Signs of renewed weakness in emerging market currencies could suggest problems for the majors against the USD

For the FX markets, this week could make a difference in terms of which way the US dollar is heading. I don’t think the UK or Euroland data will be particularly supportive of either the GBP or EUR, but it hasn’t been the UK or Euroland fundamental data driving FX markets recently in any case, in my view. We have seen a raft of issues spring up in recent days relating to both China and Russia, with both currencies reacting negatively, the ruble much more so that the renminbi. Concerns over the Chinese property market adds to the rising incidence of missed corporate bond payments and Chinese businesses getting into trouble. In Russia, despite the economy returning to growth, there are worries that inflation is rising once again, sanctions continuing to exert pressure on the supply of both necessity and discretionary goods. Political tensions are also reported on the rise, with Russia unable to make headway in its war against Ukraine. There has also been weakness in the South African rand. 

Could we see the EUR and GBP under pressure as the USD makes further headway? After months of trying higher and failing to hold onto those fresh highs, is it time for the likes of EURUSD and GBPUSD to pull back and test fresh lows? For the time being at lest we are still in ranges between $1.0840 - 1.1140 and $1.26 – 1.31 in EURUSD and GBPUSD respectively, but the downside of those ranges could break, moving renewed tests higher further out of reach. If the pressure on emerging markets persists, that could provide sufficient momentum in the USD index to break higher, especially if this is driven by rising political and economic uncertainty in other superpowers, in my opinion.

Norwegian central bank set to hike again, but will that be it?

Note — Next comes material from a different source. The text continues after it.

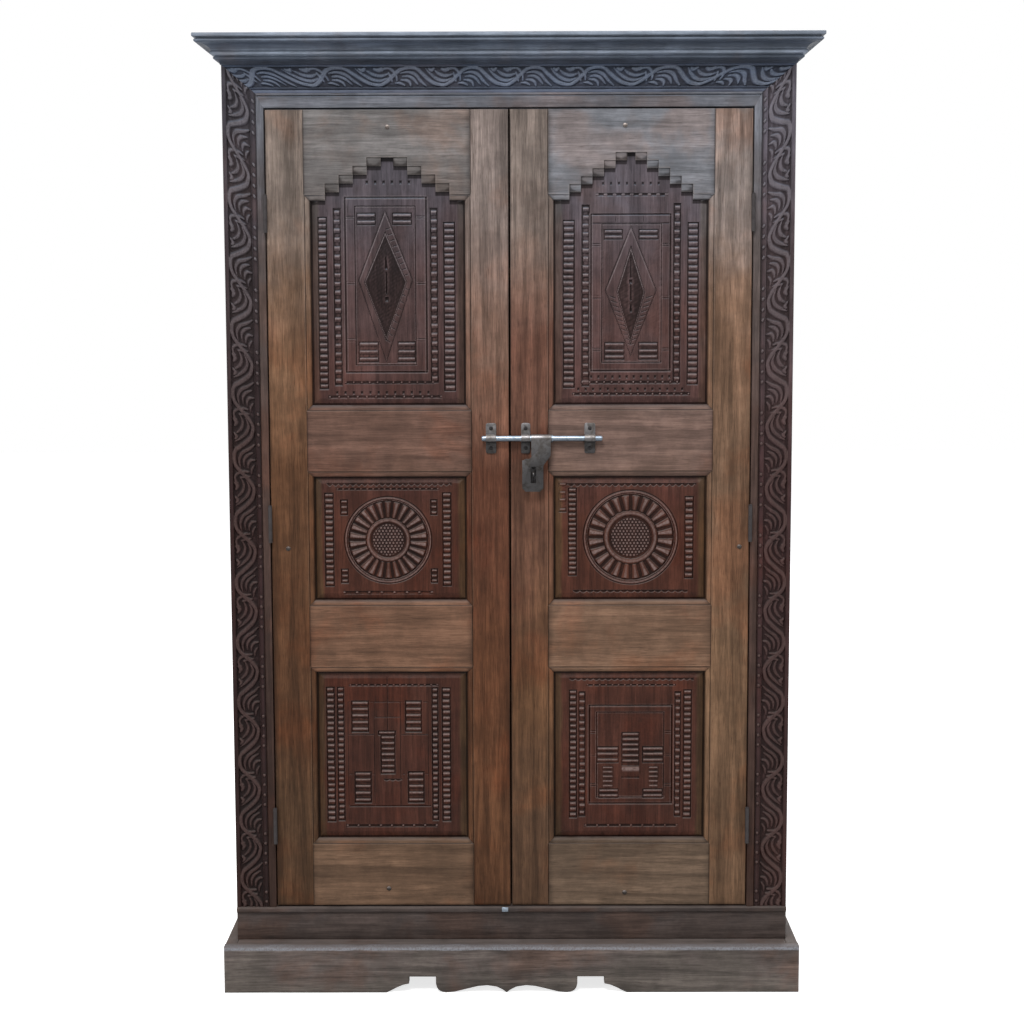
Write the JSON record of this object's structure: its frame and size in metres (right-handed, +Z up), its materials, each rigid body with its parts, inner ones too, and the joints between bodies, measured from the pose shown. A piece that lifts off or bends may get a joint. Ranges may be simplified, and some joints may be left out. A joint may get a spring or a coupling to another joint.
{
  "type": "carved two-door cabinet",
  "caption": "Tall hardwood cabinet with stepped-arch doors, chip-carved panels, a moulded crown, a scalloped plinth, shelves inside and a sliding door bolt with a padlock hasp.",
  "frame": {"origin": "on the floor, under the middle of the whole cabinet's bounding box", "axes": "+Z up, the doors face -Y, +X to the right as seen from the front"},
  "size_m": [1.25, 0.55, 1.957],
  "materials": {
    "crown_wood": "worn dark paint over wood, slate brown",
    "carved_frame_wood": "carved hardwood, almost black in the cuts",
    "door_wood": "waxed hardwood, honey brown on the stiles",
    "panel_wood": "carved hardwood, dark red brown with pale chips",
    "case_wood": "plain boards, rubbed brown",
    "plinth_wood": "worn brown with pale edges",
    "inside_wood": "raw boards",
    "hinge_iron": "dull, with rust",
    "bolt_steel": "worn zinc",
    "nail_iron": "rubbed heads"
  },
  "bodies": {
    "cabinet": {"crown_front": "crown_wood", "crown_left": "crown_wood", "crown_right": "crown_wood", "fascia": "crown_wood", "top_board": "crown_wood", "frieze": "carved_frame_wood", "architrave_left": "carved_frame_wood", "architrave_right": "carved_frame_wood", "jamb_left": "carved_frame_wood", "jamb_right": "carved_frame_wood", "jamb_head": "carved_frame_wood", "side_left": "case_wood", "side_right": "case_wood", "kick_board": "case_wood", "threshold": "case_wood", "plinth_front": "plinth_wood", "plinth_left": "plinth_wood", "plinth_right": "plinth_wood", "plinth_back": "plinth_wood", "plinth_deck": "inside_wood", "plinth_blocks": "inside_wood", "back_boards": "inside_wood", "floor_board": "inside_wood", "shelf_lower": "inside_wood", "shelf_middle": "inside_wood", "shelf_upper": "inside_wood", "shelf_battens": "inside_wood", "door_stop": "inside_wood", "threshold_catch": "bolt_steel", "frame_hinges": "hinge_iron", "hinge_pins": "hinge_iron"},
    "left_door": {"left_outer_stile": "door_wood", "left_inner_stile": "door_wood", "left_bottom_rail": "door_wood", "left_lower_rail": "door_wood", "left_lock_rail": "door_wood", "left_top_rail": "door_wood", "left_top_panel": "panel_wood", "left_middle_panel": "panel_wood", "left_bottom_panel": "panel_wood", "left_nails": "nail_iron", "left_door_hinges": "hinge_iron", "bolt_keeper": "bolt_steel", "keeper_screws": "nail_iron"},
    "right_door": {"right_outer_stile": "door_wood", "right_inner_stile": "door_wood", "right_bottom_rail": "door_wood", "right_lower_rail": "door_wood", "right_lock_rail": "door_wood", "right_top_rail": "door_wood", "right_top_panel": "panel_wood", "right_middle_panel": "panel_wood", "right_bottom_panel": "panel_wood", "right_nails": "nail_iron", "right_door_hinges": "hinge_iron", "bolt_brackets": "bolt_steel", "staple": "bolt_steel", "bracket_screws": "nail_iron"},
    "bolt_rod": {"bolt_rod": "bolt_steel"},
    "hasp": {"hasp": "bolt_steel"}
  },
  "joints": [
    {"name": "left_door_swing", "type": "hinge", "parent": "cabinet", "child": "left_door", "pos_m": [-0.491, -0.2293, 0.9915], "axis": [0, 0, -1], "range_deg": [0, 165]},
    {"name": "right_door_swing", "type": "hinge", "parent": "cabinet", "child": "right_door", "pos_m": [0.491, -0.2293, 0.9915], "axis": [0, 0, 1], "range_deg": [0, 165]},
    {"name": "bolt_slide", "type": "slide", "parent": "right_door", "child": "bolt_rod", "axis": [1, 0, 0], "range_m": [0, 0.064]},
    {"name": "hasp_lift", "type": "hinge", "parent": "bolt_rod", "child": "hasp", "pos_m": [0.064, -0.232, 1.151], "axis": [-1, 0, 0], "range_deg": [-7, 165]}
  ]
}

The only major central bank this week that is expected to raise interest rates is the Norges Bank. The Norwegian central bank decision is unanimously expected to be a 25-basis point hike, but there could be an acknowledgement from the central bank that this concludes its hiking cycle. With other central banks such as the Reserve Bank of New Zealand and Philippines central bank expected to keep interest rates on hold, most of the developed and developing world is, in my view, at the very end of the tightening cycle. What might that mean for these countries’ currencies, especially in the face of a possibly resurgent US dollar?